Dan Nguyen, of Brooklyn, N.Y., writes: “I’ve heard various arguments about the use of the word gifted, as in ‘She gifted me a subscription to Barbara Wallraff’s Substack.’ It seems to be in more common use these days, and it always sounds a bit off to me, but there may be a nuance I’m missing.”
Dan, I suspect the nuance you’re missing is that the speaker or writer finds the verb gift trendier than give and considers that a good thing. I am reminded of a post from last October about thrift as a verb.
But there’s more to it than that. In fact, both gift and give have a long history as verbs, and there is a little-known traditional distinction between them. Stephen L. Carter, a Yale Law School professor, gives (not gifts!) a better explanation of this than I possibly could:
The use of “gift” as a verb has ancient roots. Everyone who puzzles over this conundrum points out that the Oxford English Dictionary attests this usage as early as the 16th century. True enough. The OED lists early examples aplenty. But these early examples share a vital aspect that's been left unremarked by the commentators. Once we understand that aspect, we'll understand why our current fad for “gifting” is misguided.
The oldest citation is from a British poem, “A Merry Jest of a Shrewd and Curst Wife Lapped in Morel’s Skin,” probably published around 1550 and believed to have provided the foundation for “The Taming of the Shrew”: “The friendes that were together met He gyfted them richely with right good speede” — “He” in this case meaning “God.” Among the OED's many other examples we find a 1639 reference to “a parcel of ground which the Queen had gifted to Mary Levinston” and an 18th century reference from Henry Fielding to “the Inspiration with which we Writers are gifted.”
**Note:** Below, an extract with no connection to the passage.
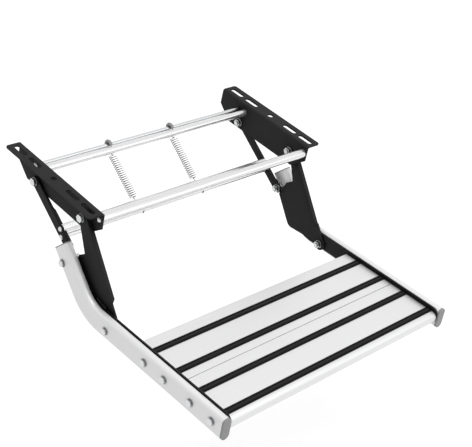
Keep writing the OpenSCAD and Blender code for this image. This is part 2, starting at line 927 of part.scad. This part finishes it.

But notice what they have in common. The queen already owned the parcel before gifting it; she did not acquire it in order to make a present of it. As for Fielding, he is referring to a natural-born quality, gifted if at all by God — precisely the point being made by the unknown author of “Morel's Skin.” Nearly all the OED'’s early examples involve either a giver who gifts what the giver already owns, or a situation in which the giver is Nature or God.
This distinction is subtle but important. There's a world of difference between gifting a thing you already own and going out to buy a thing you don't. As it happens, the distinction is also consistent with the traditional usage in law. Every case I have found prior to the 20th century that uses “gift” as a verb refers to a transfer of an asset that the giver already owns. Most involve inheritance. (Quite a few, I sorrow to report, involve slavery, for the courts in the antebellum South adjudicated many a dispute over the ownership of human beings.) Similarly, books published in the 19th century overwhelmingly reserve the usage for gifts either from God or from the giver's existing assets.
Thus if a sentence like “He’s a gifted musician” (meaning he has God-given talent) sounds fine to you, whereas “Everyone at his birthday party gifted him” (meaning everyone bought and brought him a present) sounds off, you’ve absorbed that traditional distinction without even realizing it.
Email me with your language questions, peeves, problems, etc., at barbaraswordshop@gmail.com, and I’ll respond as soon as I can. Correspondence may be edited. If you subscribe to The Boston Globe, look for my column, “May I Have a Word,” in the Ideas section every other Sunday.
Beautiful, Barbara. I have wondered about this.
Then there is regifting, which I first remember hearing on Seinfeld although I see it has been around long before that. It is I guess technically like gifting as one owns it from the time one received it as a gift.